L’Isola dei Profumi Bianco Sicilia IGP 2011 - A 60/40 blend of Grecanico and Inzolia grapes, it’s smoky on the nose with a mouthful of minerals.

L’Isola dei Profumi Rosso Sicilia IGP 2010 -  This wine is 70% Nero d’Avola, aka Calabrese, and 30% Perricone, which is also known as Pignatello.  The nose of cherry, raspberry and oak spice is beautiful, while the savory black cherry minerality on the palate is a dark delight.

Nero d’Avola Sicilia IGP 2010 - The nose is leathery and it’s a very smooth and easy-drinking wine.

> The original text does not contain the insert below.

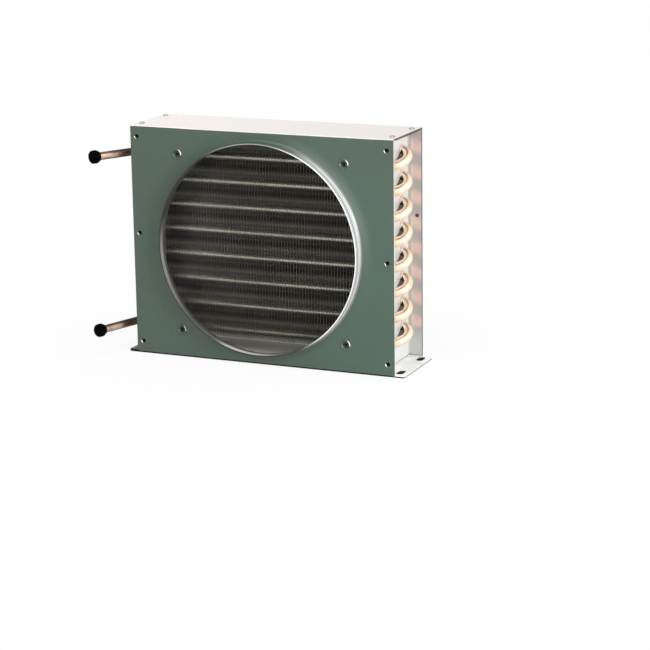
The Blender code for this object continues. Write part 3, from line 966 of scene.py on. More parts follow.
    def array(self, count: int, step: Sequence[float], **settings: object) -> "Workpiece":
        """Repeat the piece in its own mesh.

        Args:
            count: how many times it stands there.
            step: from one to the next.
            settings: more properties of the modifier.

        Returns:
            This piece.
        """
        settings |= {"count": count, "constant_offset_displace": step}
        settings |= {"use_relative_offset": False, "use_constant_offset": True}
        return self.modify("ARRAY", **settings)

    def series(self, pattern: str, steps: Sequence[Sequence[float]]) -> "list[Workpiece]":
        """This piece with copies of it, which are numbered from 2.

        Args:
            pattern: the copies' names, with {} for the number.
            steps: how far each one is moved.

        Returns:
            All the pieces in order.
        """
        copies = [self.copy(pattern.format(n), step) for n, step in enumerate(steps, start=2)]
        return [self, *copies]

    def fuse(self, turn_out: bool = True) -> "Workpiece":
        """Merge doubled points and turn the faces outwards.

        Args:
            turn_out: whether the faces are turned too.

        Returns:
            This piece.
        """
        with self.bench("VERT"):
            bpy.ops.mesh.select_all(action="SELECT")
            bpy.ops.mesh.remove_doubles(threshold=MERGE_DISTANCE)
            if turn_out:
                bpy.ops.mesh.normals_make_consistent(inside=False)
        return self

    def dress(self, finish: Finish, *nodes: str, smooth: float = 32.0) -> "Workpiece":
        """Shade, paint and mount the piece in place of its CAD nodes.

        Args:
            finish: the surface finish.
            nodes: the CAD nodes that it stands for.
            smooth: edges flatter than this many degrees shade smoothly.

        Returns:
            This piece.
        """
        self.hold()
        bpy.ops.object.shade_smooth_by_angle(angle=math.radians(smooth))
        self.modify("WEIGHTED_NORMAL", keep_sharp=True, weight=60)
        materials = self.body.data.materials
        if materials:
            materials[0] = finish.material()
        else:
            materials.append(finish.material())
        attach(self.body, BODY)
        if nodes:
            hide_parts(*nodes)
        LOG.info("%s: %d faces", self.body.name, len(self.body.data.polygons))
        return self

    def second_finish(
        self, finish: Finish, test: Callable[[Vector, Vector], bool]
    ) -> "Workpiece":
        """Give some faces another finish.

        Args:
            finish: the other finish.
            test: picks faces by their middle and normal.

        Returns:
            This piece.
        """
        self.body.data.materials.append(finish.material())
        with self.bench("FACE"):
            self.pick_faces(test)
            self.body.active_material_index = len(self.body.data.materials) - 1
            bpy.ops.object.material_slot_assign()
        return self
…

Ninfea Sicilia IGP 2010 - The 60% Grillo in the blend really takes over the Chardonnay, but it still reminds me of a Blanc de Blancs without the bubbles.

Fina Vini

Grillo IGP 2011 - A very golden color suggests lots of skin contact.  The nose is rather yeasty and gingery, while the palate throws a very different slant on mineral salinity.  Quite distinctive.

Taif Zibibbo Secco Sicilia IGP 2011 - All Zibibbo, the nose displays a slight grassiness and perfumed minerals.  It tastes a little like a Sauvignon Blanc, but more savory.

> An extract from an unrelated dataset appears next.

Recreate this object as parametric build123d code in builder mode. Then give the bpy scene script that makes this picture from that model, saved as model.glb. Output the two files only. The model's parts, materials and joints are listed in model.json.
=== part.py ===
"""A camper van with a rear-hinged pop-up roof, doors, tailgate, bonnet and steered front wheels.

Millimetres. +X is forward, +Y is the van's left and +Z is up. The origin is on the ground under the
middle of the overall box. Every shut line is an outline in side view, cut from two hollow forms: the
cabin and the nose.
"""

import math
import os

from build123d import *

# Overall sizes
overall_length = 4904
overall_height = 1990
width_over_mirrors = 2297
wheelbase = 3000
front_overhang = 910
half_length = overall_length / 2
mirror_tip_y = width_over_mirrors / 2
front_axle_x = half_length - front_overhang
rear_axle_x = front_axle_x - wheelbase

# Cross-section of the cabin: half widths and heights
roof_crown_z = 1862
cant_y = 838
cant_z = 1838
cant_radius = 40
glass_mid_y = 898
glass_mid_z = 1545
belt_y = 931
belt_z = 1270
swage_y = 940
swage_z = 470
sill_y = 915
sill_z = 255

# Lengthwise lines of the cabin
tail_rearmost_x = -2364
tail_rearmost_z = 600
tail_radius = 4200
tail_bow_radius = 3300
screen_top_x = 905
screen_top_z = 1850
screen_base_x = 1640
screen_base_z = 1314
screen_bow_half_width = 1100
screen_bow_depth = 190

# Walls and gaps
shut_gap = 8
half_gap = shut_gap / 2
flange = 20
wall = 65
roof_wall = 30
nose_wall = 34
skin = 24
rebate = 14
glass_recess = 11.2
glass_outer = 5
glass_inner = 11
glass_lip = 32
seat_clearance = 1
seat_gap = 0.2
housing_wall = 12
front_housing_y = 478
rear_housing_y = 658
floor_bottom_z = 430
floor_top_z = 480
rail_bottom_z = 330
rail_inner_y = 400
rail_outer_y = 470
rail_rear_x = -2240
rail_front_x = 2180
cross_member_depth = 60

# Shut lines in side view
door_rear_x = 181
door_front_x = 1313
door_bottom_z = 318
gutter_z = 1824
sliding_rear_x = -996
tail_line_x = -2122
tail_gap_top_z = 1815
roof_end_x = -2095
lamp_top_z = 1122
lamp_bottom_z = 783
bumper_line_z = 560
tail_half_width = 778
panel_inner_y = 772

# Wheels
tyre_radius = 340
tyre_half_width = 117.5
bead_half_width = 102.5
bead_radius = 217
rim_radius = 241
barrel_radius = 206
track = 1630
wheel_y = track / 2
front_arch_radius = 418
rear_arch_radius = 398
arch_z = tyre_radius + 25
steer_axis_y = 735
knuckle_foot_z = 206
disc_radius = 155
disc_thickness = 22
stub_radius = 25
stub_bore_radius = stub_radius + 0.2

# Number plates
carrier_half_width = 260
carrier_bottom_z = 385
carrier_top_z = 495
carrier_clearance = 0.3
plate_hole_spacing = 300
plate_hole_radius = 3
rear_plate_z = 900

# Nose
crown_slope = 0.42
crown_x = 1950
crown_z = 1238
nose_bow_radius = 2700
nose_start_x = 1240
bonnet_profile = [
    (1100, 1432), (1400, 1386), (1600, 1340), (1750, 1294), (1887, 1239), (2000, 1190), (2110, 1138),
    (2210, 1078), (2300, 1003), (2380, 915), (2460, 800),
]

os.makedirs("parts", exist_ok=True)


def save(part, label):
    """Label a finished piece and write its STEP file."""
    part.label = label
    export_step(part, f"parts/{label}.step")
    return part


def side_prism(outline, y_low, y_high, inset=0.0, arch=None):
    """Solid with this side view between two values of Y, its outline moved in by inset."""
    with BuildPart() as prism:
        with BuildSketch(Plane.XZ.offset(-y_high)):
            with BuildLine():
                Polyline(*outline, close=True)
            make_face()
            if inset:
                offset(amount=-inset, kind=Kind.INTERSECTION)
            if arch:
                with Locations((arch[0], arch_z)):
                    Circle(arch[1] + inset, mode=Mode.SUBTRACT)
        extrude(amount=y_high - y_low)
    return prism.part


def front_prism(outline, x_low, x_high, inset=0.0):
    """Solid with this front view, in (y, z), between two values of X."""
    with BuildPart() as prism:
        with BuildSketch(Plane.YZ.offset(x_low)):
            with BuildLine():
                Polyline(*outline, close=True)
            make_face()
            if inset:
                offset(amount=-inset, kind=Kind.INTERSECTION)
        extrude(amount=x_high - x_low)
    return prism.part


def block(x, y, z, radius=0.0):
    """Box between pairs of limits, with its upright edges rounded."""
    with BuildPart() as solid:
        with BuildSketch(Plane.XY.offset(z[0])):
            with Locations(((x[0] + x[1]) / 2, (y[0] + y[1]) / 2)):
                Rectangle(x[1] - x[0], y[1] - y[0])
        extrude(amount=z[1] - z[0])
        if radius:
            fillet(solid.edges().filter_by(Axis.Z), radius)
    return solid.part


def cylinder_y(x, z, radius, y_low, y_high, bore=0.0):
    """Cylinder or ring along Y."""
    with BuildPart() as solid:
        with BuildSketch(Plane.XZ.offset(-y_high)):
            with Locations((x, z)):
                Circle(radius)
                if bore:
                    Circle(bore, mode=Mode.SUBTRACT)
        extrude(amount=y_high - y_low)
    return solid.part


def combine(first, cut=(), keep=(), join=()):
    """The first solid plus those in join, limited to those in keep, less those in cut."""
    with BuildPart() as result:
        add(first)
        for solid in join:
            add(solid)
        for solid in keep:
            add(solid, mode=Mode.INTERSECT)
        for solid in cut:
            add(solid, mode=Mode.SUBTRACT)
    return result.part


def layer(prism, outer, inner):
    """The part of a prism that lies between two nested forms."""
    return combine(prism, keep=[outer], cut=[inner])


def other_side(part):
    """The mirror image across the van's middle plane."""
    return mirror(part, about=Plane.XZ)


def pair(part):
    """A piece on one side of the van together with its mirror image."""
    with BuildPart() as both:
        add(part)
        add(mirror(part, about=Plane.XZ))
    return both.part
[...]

Kike’ Traminer Aromatico/Sauvignon Blanc Sicilia IGP 2011 - It’s heavy on the Traminer, with just a 10% splash of Sauv Blanc.  More Austrian than Italian, there are spices, flowers and grasses.

Cantine Intorcia

Intorcia Marsala Superiore Semisecco Riserva DOC 1980 - Yes, that says 1980.  A thirty-three year old Marsala that is nothing like the Marsala you might find in granny’s kitchen, unless granny is a wine connoisseur.  Nutty raisins and brown sugar on a dry palate make me think more of tawny port than cooking wine.

Feudo Maccari

SAIA 2009 - This 100% Nero d’Avola is really fresh-smelling despite 12 to 14 months in a French oak barrel.  Excellent acidity.

Azienda Agricola Gregorio de Gregorio

Enjambèe Terre Siciliane IGT 2012 - 40% Catarratto and 60% Insolia, this organic white has great weight and big minerals.

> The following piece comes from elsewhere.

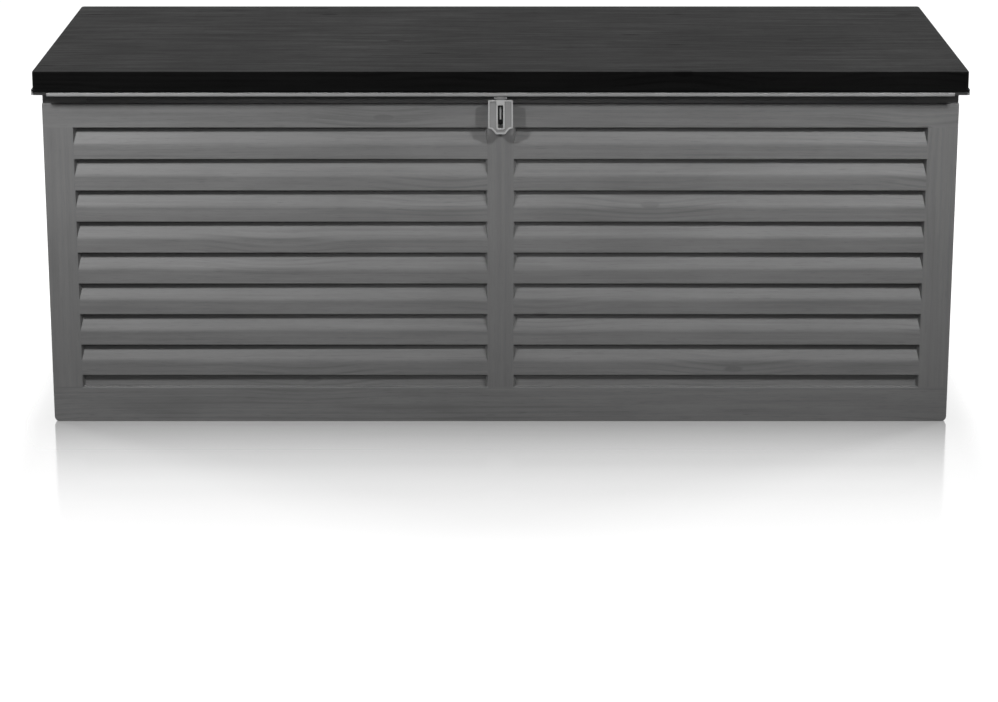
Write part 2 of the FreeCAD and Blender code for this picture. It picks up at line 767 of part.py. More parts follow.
def hasp_outline(inset):
    """The hasp's front view, from its shoulders down to the finger tab, drawn inset from its edge."""
    w = hasp_width / 2 - inset
    top = hasp_shoulder - inset
    low = hasp_shoulder - hasp_height + inset
    hip = low + hasp_tab_drop - inset * 0.4
    tab = (hasp_tab_width - inset) / 2
    right = [
        (w - 2, top),
        ((w - 0.6, top - 0.6), (w, top - 2)),
        (w, hip + 1.5),
        ((w - 0.5, hip + 0.4), (w - 1.6, hip)),
        (w - 5, hip - 0.8),
        ((tab + 5.2, low + 5.6), (tab + 2.5, low + 2.2)),
        ((tab + 1.2, low + 0.6), (tab, low)),
    ]
    starts = [(0.0, top)] + [step[1] if isinstance(step[0], tuple) else step for step in right]
    left = []
    for start, step in zip(starts, right):
        end = (-start[0], start[1])
        left.insert(0, ((-step[0][0], step[0][1]), end) if isinstance(step[0], tuple) else end)
    return outline(in_xz, starts[0], right + [(-starts[-1][0], starts[-1][1])] + left)


def slot_face(grow):
    w = slot_width / 2 + grow
    return rounded(in_xz, (-w, w), (slot_bottom - grow, slot_top + grow), (slot_corner + grow,) * 4)


def hasp():
    """The plate with its raised border, the framed slot, and the knuckle on top of it."""
    middle = hasp_back - hasp_plate
    half = hasp_knuckle_width / 2
    inner = swept(hasp_outline(hasp_border), (0, 1, 0), hasp_front - 1, middle + 1)
    border = swept(hasp_outline(0.0), (0, 1, 0), hasp_front, middle).cut(inner)
    bore = hasp_pin_radius + pin_clearance
    parts = [
        border,
        swept(slot_face(slot_frame), (0, 1, 0), hasp_front, middle),
        block((-half, half), (hasp_front, hasp_back), (slot_top + slot_frame / 2, hasp_z)),
        rod((-half, hasp_y, hasp_z), (1, 0, 0), hasp_knuckle_radius, hasp_knuckle_width),
    ]
    cuts = [
        swept(slot_face(0.0), (0, 1, 0), hasp_front - 1, hasp_back + 1),
        rod((-half - 1, hasp_y, hasp_z), (1, 0, 0), bore, hasp_knuckle_width + 2),
    ]
    return swept(hasp_outline(0.0), (0, 1, 0), middle, hasp_back).fuse(parts).cut(cuts)


def hasp_bracket():
    """A plate under the front rim with two ears that hold the hasp's pin."""
    w, r = hasp_width / 2, hasp_ear_radius
    y0, y1 = front_face - lip_overhang + rim_edge + leaf_clearance, front_face + riser_outside
    plate = block((-w, w), (y0, y1), (leaf_under, flange_under))
    ear = outline(in_yz, (y0, leaf_under + 0.5), [
        (y0 + 12, leaf_under + 0.5),
        (hasp_y + r * 0.6, hasp_z - r * 0.8),
        (hasp_y, hasp_z),
        (hasp_y, hasp_z + r),
        (y0, rim_bottom - leaf_clearance),
    ])
    parts = []
    for s in (-1, 1):
        ends = span(s * hasp_ear_inside, s * hasp_pin_half)
        parts.append(swept(ear, (1, 0, 0), *ends))
        parts.append(rod((ends[0], hasp_y, hasp_z), (1, 0, 0), r, hasp_ear))
    cuts = [rod((-w, hasp_y, hasp_z), (1, 0, 0), hasp_pin_radius, 2 * w)]
    for x, y in hasp_screw_places():
        cuts.append(screw_hole((x, y, leaf_under - 1), (0, 0, 1), leaf_thickness + 2))
    return plate.fuse(parts).cut(cuts)


def hasp_pin():
    w = hasp_pin_half
    shank = rod((-w, hasp_y, hasp_z), (1, 0, 0), hasp_pin_radius, 2 * w)
    head = hasp_pin_radius + hasp_pin_head
    heads = [rod((s * w, hasp_y, hasp_z), (s, 0, 0), head, hasp_pin_head) for s in (-1, 1)]
    return shank.fuse(heads)


def lug_screw_places():
    rows = (lug_plate_top - lug_screw_inset, lug_plate_top - lug_plate_height + lug_screw_inset)
    return [(s * lug_screw_spread, z) for s in (-1, 1) for z in rows]


def padlock_lug():
    """A plate on the front stile with a flat lug whose eye takes a padlock's shackle."""
    y, w = front_face, lug_plate_width / 2
    heights = (lug_plate_top - lug_plate_height, lug_plate_top)
    plate = swept(rounded(in_xz, (-w, w), heights, (3.0,) * 4), (0, 1, 0), y - lug_plate, y)
    root = y - lug_plate / 2
    nose = lug_nose
    ring = lug_eye_radius + lug_eye_wall
    profile = outline(in_yz, (root, lug_top), [
        (lug_tip + nose, lug_top),
        ((lug_tip + nose * arc_mid, lug_top - nose * arc_mid), (lug_tip, lug_top - nose)),
        (lug_tip, lug_eye_z),
        ((lug_tip + ring * arc_mid, lug_eye_z - ring * (1 - arc_mid)), (lug_eye_y, lug_eye_z - ring)),
        (root, lug_eye_z - ring),
    ])
    blade = swept(profile, (1, 0, 0), -lug_thickness / 2, lug_thickness / 2)
    cuts = [rod((-lug_thickness, lug_eye_y, lug_eye_z), (1, 0, 0), lug_eye_radius, 2 * lug_thickness)]
    cuts += [screw_hole((x, y - lug_plate - 1, z), (0, 1, 0), lug_plate + 2) for x, z in lug_screw_places()]
    return plate.fuse(blade).cut(cuts)


# Lid stays, drawn on the right-hand side. The peg and the arm's pivot are equally far from the hinge axis,
# so the arm turns half as far as the lid while its slot slides over the peg. The slot's end stops the lid.


def stay_reach(lid_angle):
    """Distance from the arm's pivot to the peg with the lid open by an angle."""
    shut = math.hypot(stay_peg_y - stay_pivot_y, stay_peg_z - stay_pivot_z)
    angle = 2 * math.asin(shut / (2 * stay_radius)) + math.radians(lid_angle)
    return 2 * stay_radius * math.sin(angle / 2)


def stay_arm():
    """A flat bar with a long slot, hanging from the lid."""
    r, slot_r = stay_half_width, stay_peg_radius + stay_slot_clearance
    start, end = stay_reach(0), stay_reach(lid_open_angle)
    tail = end + slot_r + stay_tail
    bar = outline(in_yz, (-r, 0), [
        ((0, r), (r, 0)),
        (r, -tail + r),
        ((0, -tail), (-r, -tail + r)),
    ])
    slot = outline(in_yz, (-slot_r, -start), [
        ((0, -start + slot_r), (slot_r, -start)),
        (slot_r, -end),
        ((0, -end - slot_r), (-slot_r, -end)),
    ])
    shape = swept(bar, (1, 0, 0), stay_inner_x, stay_outer_x)
    shape = shape.cut([
        swept(slot, (1, 0, 0), stay_inner_x - 1, stay_outer_x + 1),
        rod((stay_inner_x - 1, 0, 0), (1, 0, 0), stay_peg_radius + pin_clearance, stay_thickness + 2),
    ])
    lean = math.degrees(math.atan2(stay_peg_y - stay_pivot_y, stay_pivot_z - stay_peg_z))
    shape.rotate(Vector(), Vector(1, 0, 0), lean)
    return shape.translated(Vector(0, stay_pivot_y, stay_pivot_z))


def stay_peg():
    """A shoulder screw: the shank runs in the arm's slot and the head keeps the arm on."""
    inner = stay_inner_x - stay_side_gap
    outer = half_width - louvre_depth
    shank = rod((inner, stay_peg_y, stay_peg_z), (1, 0, 0), stay_peg_radius, outer - inner)
    start = (inner - stay_peg_head, stay_peg_y, stay_peg_z)
    return shank.fuse(rod(start, (1, 0, 0), 2 * stay_peg_radius, stay_peg_head))


def stay_screw_places():
    x = stay_inner_x - stay_side_gap - stay_plate - stay_plate_width / 2
    return [(s * x, stay_pivot_y + d) for s in (-1, 1) for d in (-stay_screw_spread, stay_screw_spread)]


def stay_bracket():
    """An angle bracket under the liner whose ear holds the arm's pivot."""
    x1 = stay_inner_x - stay_side_gap
    x0 = x1 - stay_plate
    half = stay_screw_spread + 2 * stay_screw_head
    r = stay_half_width - stay_head_room
    y, z = stay_pivot_y, stay_pivot_z
    plate = block((x0 - stay_plate_width, x1), (y - half, y + half), (liner_under - stay_plate, liner_under))
    ear = outline(in_yz, (y - half, liner_under), [
        (y - r, z),
        ((y, z - r), (y + r, z)),
        (y + half, liner_under),
    ])
    cuts = [rod((x0 - 1, y, z), (1, 0, 0), stay_peg_radius, stay_plate + 2)]
    for px, py in stay_screw_places():
        cuts.append(screw_hole((px, py, liner_under - stay_plate - 1), (0, 0, 1), stay_plate + 2))
    return plate.fuse(swept(ear, (1, 0, 0), x0, x1)).cut(cuts)


def stay_pivot():
    x0 = stay_inner_x - stay_side_gap - stay_plate
    x1 = stay_outer_x + stay_side_gap
    y, z = stay_pivot_y, stay_pivot_z
    shank = rod((x0, y, z), (1, 0, 0), stay_peg_radius, x1 - x0)
    heads = [
        rod((x1, y, z), (1, 0, 0), 1.6 * stay_peg_radius, 2.0),
        rod((x0, y, z), (-1, 0, 0), 1.6 * stay_peg_radius, 2.0),
    ]
    return shank.fuse(heads)


# Screws, one node for each job


def corner_screws():
    grip = ledge_depth + seam + wall
    screws = []
    for front in (-1, 1):
        for side in (-1, 1):
            for z in joint_screw_heights:
                x = side * (half_width - joint_screw_inset)
                y = body_mid_y + front * (half_depth - grip)
                screws.append(screw((x, y, z), (0, front, 0), grip - wall / 2))
    return Part.makeCompound(screws)


def hinge_body_screws():
    seat = rear_face + leaf_thickness
    length = leaf_thickness + screw_bite
    return Part.makeCompound([screw((x, seat, z), (0, -1, 0), length) for x, z in body_leaf_screw_places()])


def lid_screws(places):
    length = leaf_thickness + liner_wall + screw_bite
    return Part.makeCompound([screw((x, y, leaf_under), (0, 0, 1), length) for x, y in places])


def lug_screws():
    seat = front_face - lug_plate
    length = lug_plate + screw_bite
    return Part.makeCompound([
        screw((x, seat, z), (0, 1, 0), length, lug_screw_head) for x, z in lug_screw_places()])


def stay_screws():
    seat = liner_under - stay_plate
    length = stay_plate + liner_wall + 2
    return Part.makeCompound([
        screw((x, y, seat), (0, 0, 1), length, stay_screw_head) for x, y in stay_screw_places()])


def nodes():
    side = tidy(right_side_panel())
    made = {
        "front_panel": tidy(front_panel()),
        "rear_panel": tidy(rear_panel()),
        "right_side_panel": side,
        "left_side_panel": across_middle(side),
        "floor_panel": tidy(floor_panel()),
        "lid_cover": tidy(lid_cover()),
        "lid_liner": tidy(lid_liner()),
        "hasp": tidy(hasp()),
        "hasp_bracket": tidy(hasp_bracket()),
        "hasp_pin": hasp_pin(),
        "padlock_lug": tidy(padlock_lug()),
        "corner_screws": corner_screws(),
        "hinge_body_screws": hinge_body_screws(),
        "hinge_lid_screws": lid_screws(hinge_screw_places()),
        "hasp_screws": lid_screws(hasp_screw_places()),
        "lug_screws": lug_screws(),
        "stay_screws": stay_screws(),
    }
    for name, x in hinge_centres.items():
        made["hinge_body_leaf_" + name] = tidy(body_leaf(x))
        made["hinge_lid_leaf_" + name] = tidy(lid_leaf(x))
        made["hinge_pin_" + name] = hinge_pin(x)
    makers = {"arm": stay_arm, "peg": stay_peg, "bracket": stay_bracket, "pivot": stay_pivot}
    for name, make in makers.items():
        shape = make()
        made["stay_" + name + "_right"] = shape
        made["stay_" + name + "_left"] = across_middle(shape)
    return made


os.makedirs("parts", exist_ok=True)
model = nodes()
for node_name, node_shape in model.items():
    node_shape.exportStep(os.path.join("parts", node_name + ".step"))
    count, cm3 = len(node_shape.Solids), round(node_shape.Volume / 1000, 1)
    print(node_name, "solids", count, "valid", node_shape.isValid(), "volume", cm3, "cm3")
print("hinge axis", hinge_y, hinge_z, "hasp axis", hasp_y, hasp_z)
print("stay pivot", round(stay_pivot_y, 3), stay_pivot_z, "peg", round(stay_peg_y, 3), stay_peg_z)
print("hasp centre of mass", model["hasp"].CenterOfMass, "lug eye", lug_eye_y, lug_eye_z)
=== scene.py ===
import bmesh
import bpy
import json
import math
from mathutils import Matrix, Vector

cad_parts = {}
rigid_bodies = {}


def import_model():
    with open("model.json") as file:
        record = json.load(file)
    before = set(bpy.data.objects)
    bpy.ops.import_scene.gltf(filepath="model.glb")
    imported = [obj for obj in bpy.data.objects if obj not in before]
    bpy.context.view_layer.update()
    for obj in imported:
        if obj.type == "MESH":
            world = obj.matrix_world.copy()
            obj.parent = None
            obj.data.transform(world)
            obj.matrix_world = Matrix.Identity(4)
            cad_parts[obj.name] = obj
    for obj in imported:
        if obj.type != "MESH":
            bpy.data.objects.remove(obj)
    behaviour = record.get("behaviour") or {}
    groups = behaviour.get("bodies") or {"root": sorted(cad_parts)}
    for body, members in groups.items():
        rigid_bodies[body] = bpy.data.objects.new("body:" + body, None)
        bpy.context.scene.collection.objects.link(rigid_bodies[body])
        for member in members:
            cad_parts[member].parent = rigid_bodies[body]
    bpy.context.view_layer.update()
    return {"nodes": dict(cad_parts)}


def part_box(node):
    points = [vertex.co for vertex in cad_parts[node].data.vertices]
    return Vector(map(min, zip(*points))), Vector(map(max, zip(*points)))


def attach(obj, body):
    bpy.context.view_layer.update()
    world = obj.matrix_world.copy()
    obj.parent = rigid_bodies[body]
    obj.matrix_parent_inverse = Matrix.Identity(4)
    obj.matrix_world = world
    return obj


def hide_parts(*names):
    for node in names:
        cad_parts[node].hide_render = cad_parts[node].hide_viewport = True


# Blender's own start objects make room for the frame
for leftOver in list(bpy.data.objects):
    bpy.data.objects.remove(leftOver)

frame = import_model()
cadNodes = frame["nodes"]
print("frame loaded:", len(cadNodes), "nodes")

# the box's own lines, read from the frame, in metres
frontLow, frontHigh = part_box("front_panel")
frontFace = frontLow.y
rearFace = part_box("rear_panel")[1].y
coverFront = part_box("lid_cover")[0].y
middleY = (frontFace + rearFace) / 2
halfWidth = frontHigh.x
halfDepth = (rearFace - frontFace) / 2


# node helpers

def addNode(tree, kind, inputs=None, **settings):
    node = tree.nodes.new(kind)
    for name, value in settings.items():
        setattr(node, name, value)
    for name, value in (inputs or {}).items():
        socket = node.inputs[name]
        if isinstance(value, bpy.types.NodeSocket):
            tree.links.new(value, socket)
        else:
            socket.default_value = value
    return node


def calc(tree, operation, *values):
    return addNode(tree, "ShaderNodeMath", dict(enumerate(values)), operation=operation).outputs[0]


def weighted(tree, *pairs):
    # the sum of (value, share) pairs
    portions = [calc(tree, "MULTIPLY", value, share) for value, share in pairs]
    total = portions[0]
    for portion in portions[1:]:
        total = calc(tree, "ADD", total, portion)
    return total


def remap(tree, value, fromLow, fromHigh, toLow=0.0, toHigh=1.0, smooth=False):
    return addNode(tree, "ShaderNodeMapRange", {
        "Value": value, "From Min": fromLow, "From Max": fromHigh, "To Min": toLow, "To Max": toHigh,
    }, interpolation_type="SMOOTHSTEP" if smooth else "LINEAR").outputs[0]


def mixNumbers(tree, share, a, b):
    return addNode(tree, "ShaderNodeMix", {0: share, 2: a, 3: b}, data_type="FLOAT").outputs[0]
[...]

Catarratto Terre Siciliane IGT 2012 - A 100% Catarratto bottling, the organic wine has a nice salinity with a hint of fruit peeking through the ocean minerals.

Inzolia Terre Siciliane IGT 2012 - Made entirely from Inzolia grapes, it’s also organic.  The smoky, savory salinity scores again.

Magalì IGP Sicilia 2012 - The Nero d’Avola is softened with 20% Merlot in a stainless steel wine.  Lavender perfume and bright cherry flavors.

Nero d’Avola Sicilia IGP 2012 - All Nero d’Avola, this is also fermented in steel tanks.  Beautiful cherries abound and the acidity is fantastic. This organic wine may have made me want some food to pair with it more than any I tried at the event.

La Canneta Sicilia IGP 2009 - For those who like a little wood with their wine, this Nero d’Avola varietal vino was aged in barriques.  Smoky leather on the nose, spicy cherries on the palate.

I did have time to seek out a few other grapes that are off the beaten path

Emilia Romagna

Cantina Braschi

Romagna Albana Secco DOCG 2012 - 100% Albana grapes, which are pretty much only grown in this region of northern Italy.  I was told it is the oldest white wine grape in Italy.  I was also told it is one of only a few white wines with tannic structure.  Presumably, this is due to the ancient production technique.  It’s a white made like a red, with plenty of skin contact.  The beautiful golden color is eye-catching, and the flavors - while a bit strident - are palate pleasing.

Alba del Monte Vino da Uve Albana Stramature 2010
This late-harvest Albana is even more beautiful in the glass, and comes on like peach cobbler.

Calabria

Azienda Agricola Ceraudo Roberto

Dattilo Val di Neto IGT 2009 - 100% Gaglioppo, the wine carries a beautiful oak spice from two years in wood.  Great acidity, grip, finish.

Petraro Val di Neto IGT 2007 - Gaglioppo and Cabernet Sauvignon in a half-and-half blend.  It’s two years older than the previous wine, and a bit smoother.

Casa Vinicola Criserà
Nerone di Calbria IGT 2008 - 70% Nerello balanced with Sangiovese, it’s loaded with dark, smoky cherries.

Costa Viola IGT 2012 - Half Greco, the other grapes are Chardonnay and Sauvignon Blanc.  Peache and pear flavors are touched by minerals.

Lige IGT 2012 - Nerello Calabrese grapes are joined by Gaglioppo.  The rosé wine has a strikingly deep magenta color, and the tannins show up, too.  Great acidity.

Duale IGT 2011 - All Nerello Calabrese, it’s simply gorgeous, with a wonderful acidity.

Cantine Viola

Rossoviola Calabria IGP 2011 - This is a varietal wine made from the Magliocco grape.  It is often mistakenly called Gaglioppo  The wine is Viola’s first vintage of the grape.  Red fruit and flowers on the nose lead to a very dry cherry flavor with great tannic structure.

Lazio

Pileum Società Agricola

Il Passito IGT 2009 - A beautiful white wine from an all-female wine company.  The grapes are Passerina.  The minerals don’t outshine the fruit in this easy-drinker.

Campania

Antichi Vitigni

Pallagrello Nero Terre del Volturno IGT 2010 - This 100% Pallagrello wine is easy to drink.  I love its cherry minerality.